Traffic is broken up into nine distinct chapters, each of which contains two or three subchapters, plus a prologue and epilogue. Each section covers a discrete subject, which allows the reader to jump from segment to segment depending on what elements interest them most. Vanderbilt's work is not limited to strictly abstract analysis, but also includes numerous anecdotes to enrich the subject at hand. Much of the book is dedicated to a meticulous list of notes that catalogue each statistic and fact, but the most telling element of detail is the number of first hand experiences from across the globe, from Los Angeles to New York to Copenhagen to Delhi. Clearly, traffic is not simply an American problem, or even a recent issue; Vanderbilt cites numerous ancient civilizations that had their own trafficking issues, far before automobiles were even conceived. Interestingly enough, humans, presumably the most intelligent creatures on planet earth, are wildly incompetent in commuting when compared to a number of insects of the world, as chapter four details.

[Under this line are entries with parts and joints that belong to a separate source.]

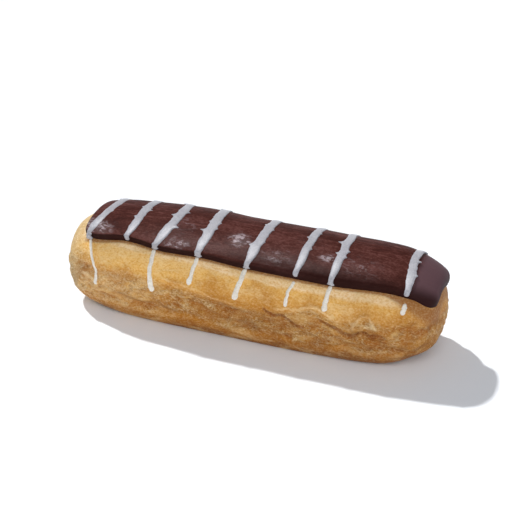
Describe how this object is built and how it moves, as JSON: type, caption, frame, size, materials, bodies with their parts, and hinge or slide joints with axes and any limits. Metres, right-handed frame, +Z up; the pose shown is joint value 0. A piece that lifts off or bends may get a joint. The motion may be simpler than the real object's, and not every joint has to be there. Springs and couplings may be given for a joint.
{
  "type": "chocolate eclair",
  "caption": "Long baked choux bun with a chocolate icing cap and white icing drizzled across it, some run down the sides.",
  "frame": {"origin": "middle of the flat underside, on the floor", "axes": "+X along the eclair's length, towards the end nearer the picture's right side, +Z up, -Y towards the viewer"},
  "size_m": [0.1309, 0.0403, 0.0352],
  "materials": {
    "baked_choux": "matt baked crust, golden brown, darker at the foot",
    "chocolate": "set chocolate icing with a dull sheen, crossed by pale grey-white drizzle"
  },
  "bodies": {
    "root": {"choux_bun": "baked_choux", "chocolate_icing": "chocolate"}
  },
  "joints": []
}
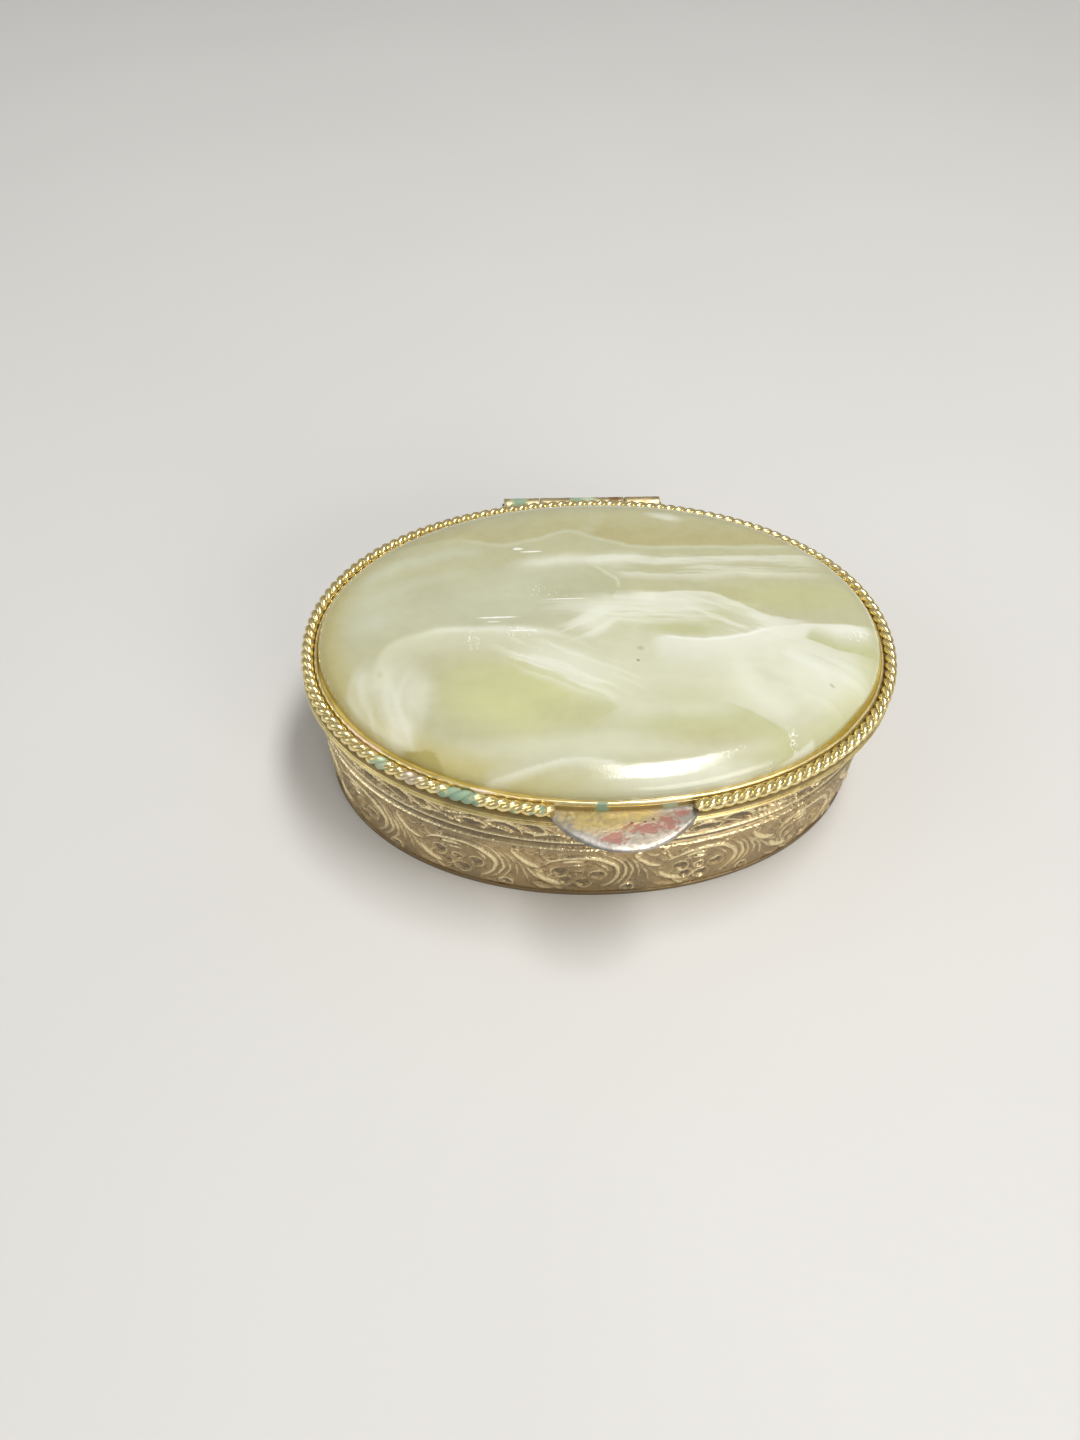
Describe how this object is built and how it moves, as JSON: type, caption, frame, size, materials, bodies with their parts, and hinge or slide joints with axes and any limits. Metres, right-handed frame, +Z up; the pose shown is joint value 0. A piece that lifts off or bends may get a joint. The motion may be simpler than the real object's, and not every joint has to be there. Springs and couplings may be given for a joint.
{
  "type": "trinket box",
  "caption": "Oval gilt metal trinket box with an embossed side, a hinged lid holding a domed green stone, a rope edge and a thumb tab.",
  "frame": {"origin": "centre of the oval base on the surface that the box stands on", "axes": "+X along the oval's long axis and the hinge, +Y from the thumb tab to the hinge, +Z up"},
  "size_m": [0.07, 0.0565, 0.0214],
  "materials": {
    "embossed_gilt": "embossed, antique gilt with dark recesses",
    "polished_gilt": "polished gilt, lightly tarnished",
    "plain_gilt": "satin gilt",
    "hinge_gilt": "satin gilt with verdigris",
    "pin_steel": "drawn wire",
    "worn_tab": "gilt worn through to silver-grey and copper",
    "onyx": "polished green onyx",
    "cement": "amber glue",
    "velvet": "short pile velvet",
    "card": "plain grey board"
  },
  "bodies": {
    "box": {"side_wall": "embossed_gilt", "rim_ring": "polished_gilt", "base_plate": "plain_gilt", "inner_band": "plain_gilt", "pad_card": "card", "velvet_pad": "velvet", "base_hinge_leaf": "hinge_gilt", "left_knuckle": "hinge_gilt", "right_knuckle": "hinge_gilt", "hinge_pin": "pin_steel"},
    "lid": {"lid_plate": "plain_gilt", "lid_flange": "plain_gilt", "bezel_band": "polished_gilt", "rope_wire": "polished_gilt", "stone_cement": "cement", "onyx_stone": "onyx", "thumb_tab": "worn_tab", "lid_hinge_leaf": "hinge_gilt", "lid_knuckle": "hinge_gilt"}
  },
  "joints": [
    {"name": "lid_hinge", "type": "hinge", "parent": "box", "child": "lid", "pos_m": [0, 0.02635, 0.0166], "axis": [-1, 0, 0], "range_deg": [0, 105]}
  ]
}
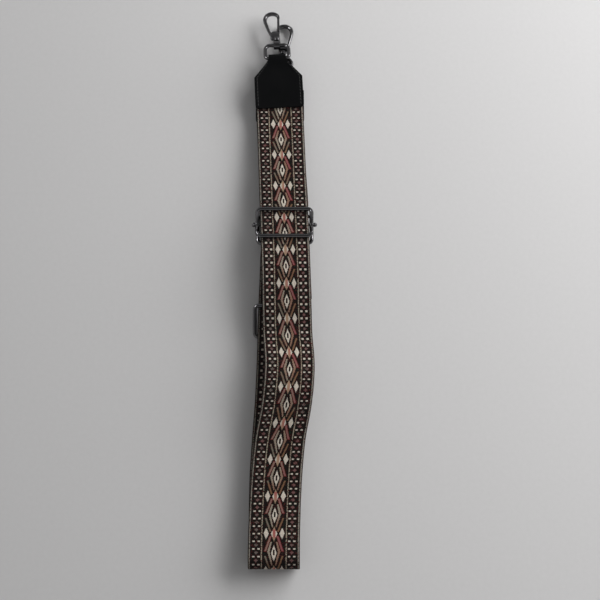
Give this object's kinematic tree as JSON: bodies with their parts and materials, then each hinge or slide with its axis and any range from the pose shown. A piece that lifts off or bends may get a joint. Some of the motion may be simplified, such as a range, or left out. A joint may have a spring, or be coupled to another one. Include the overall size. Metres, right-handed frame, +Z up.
{
  "type": "detachable bag strap",
  "caption": "Adjustable woven bag strap with leather tabs, metal slider and rings, and a swivelling snap hook at each end, laid folded in half.",
  "frame": {"origin": "middle of the laid strap's bounding box in plan, on the table under it", "axes": "+Z up from the table, +Y along the folded strap towards its hooks, +X to the right seen from above with the hooks away from the viewer"},
  "size_m": [0.0518, 0.4547, 0.0183],
  "materials": {
    "webbing": "dark woven jacquard webbing with a cream, tan and rose diamond pattern",
    "thread": "black sewing thread",
    "leather": "smooth black leather, slightly glossy",
    "gunmetal": "polished black nickel plating on zinc alloy and steel wire",
    "spring_steel": "bare spring steel wire"
  },
  "bodies": {
    "strap": {"main_webbing": "webbing", "short_webbing": "webbing", "ring_stitching": "thread", "leather_tab_a": "leather", "leather_tab_b": "leather", "tab_stitching_a": "thread", "tab_stitching_b": "thread", "loop_ring": "gunmetal"},
    "slider": {"slider_frame": "gunmetal", "slider_bar": "gunmetal", "webbing_end": "webbing", "slider_stitching": "thread"},
    "keeper": {"keeper_ring": "gunmetal"},
    "ring_a": {"d_ring_a": "gunmetal"},
    "ring_b": {"d_ring_b": "gunmetal"},
    "eye_a": {"swivel_eye_a": "gunmetal"},
    "eye_b": {"swivel_eye_b": "gunmetal"},
    "hook_a": {"hook_body_a": "gunmetal", "gate_pin_a": "gunmetal", "gate_spring_a": "spring_steel"},
    "hook_b": {"hook_body_b": "gunmetal", "gate_pin_b": "gunmetal", "gate_spring_b": "spring_steel"},
    "gate_a": {"hook_gate_a": "gunmetal"},
    "gate_b": {"hook_gate_b": "gunmetal"}
  },
  "joints": [
    {"name": "slider_slide", "type": "slide", "parent": "strap", "child": "slider", "axis": [-0.0402, 0.997, -0.0656], "range_m": [-0.008, 0.075]},
    {"name": "keeper_slide", "type": "slide", "parent": "strap", "child": "keeper", "axis": [0, 1, 0], "range_m": [-0.036, 0.004]},
    {"name": "ring_a_swing", "type": "hinge", "parent": "strap", "child": "ring_a", "pos_m": [-0.00636, 0.1831, 0.01079], "axis": [0.9986, 0.0523, 0], "range_deg": [0, 145]},
    {"name": "ring_b_swing", "type": "hinge", "parent": "strap", "child": "ring_b", "pos_m": [-0.00438, 0.1735, 0.003], "axis": [1, 0.0087, 0], "range_deg": [-130, 0]},
    {"name": "eye_a_swing", "type": "hinge", "parent": "ring_a", "child": "eye_a", "pos_m": [-0.007, 0.19534, 0.0093], "axis": [-0.9998, -0.0209, 0], "range_deg": [-151, 0]},
    {"name": "eye_b_swing", "type": "hinge", "parent": "ring_b", "child": "eye_b", "pos_m": [-0.00199, 0.18585, 0.0036], "axis": [-0.9962, -0.0872, 0], "range_deg": [0, 145]},
    {"name": "hook_a_swivel", "type": "hinge", "parent": "eye_a", "child": "hook_a", "pos_m": [-0.00708, 0.19923, 0.00893], "axis": [0.0209, -0.9953, 0.095], "range_deg": [-185, 55]},
    {"name": "hook_b_swivel", "type": "hinge", "parent": "eye_b", "child": "hook_b", "pos_m": [-0.00233, 0.18973, 0.0034], "axis": [0.087, -0.9949, 0.0506], "range_deg": [-20, 45]},
    {"name": "gate_a_open", "type": "hinge", "parent": "hook_a", "child": "gate_a", "pos_m": [-0.00549, 0.20424, 0.00846], "axis": [-0.002, 0.095, 0.9955], "range_deg": [0, 28], "stiffness_Nm_per_rad": 0.08, "springref_deg": -11.46},
    {"name": "gate_b_open", "type": "hinge", "parent": "hook_b", "child": "gate_b", "pos_m": [-0.00446, 0.19456, 0.00315], "axis": [0.0044, -0.0504, -0.9987], "range_deg": [0, 28], "stiffness_Nm_per_rad": 0.08, "springref_deg": -11.46}
  ]
}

None of this data, however, would mean anything to the average reader if taken on its own, were it not for Vanderbilt's knack for taking a relatively vague example or idea and pinning it to an every day event that imbues it with a more tangible significance. Traffic is a deeply intriguing and entertaining book that takes the nebulous and mechanical subjects of driving and traffic and strips them down to the constituent psychological aspects that drive them.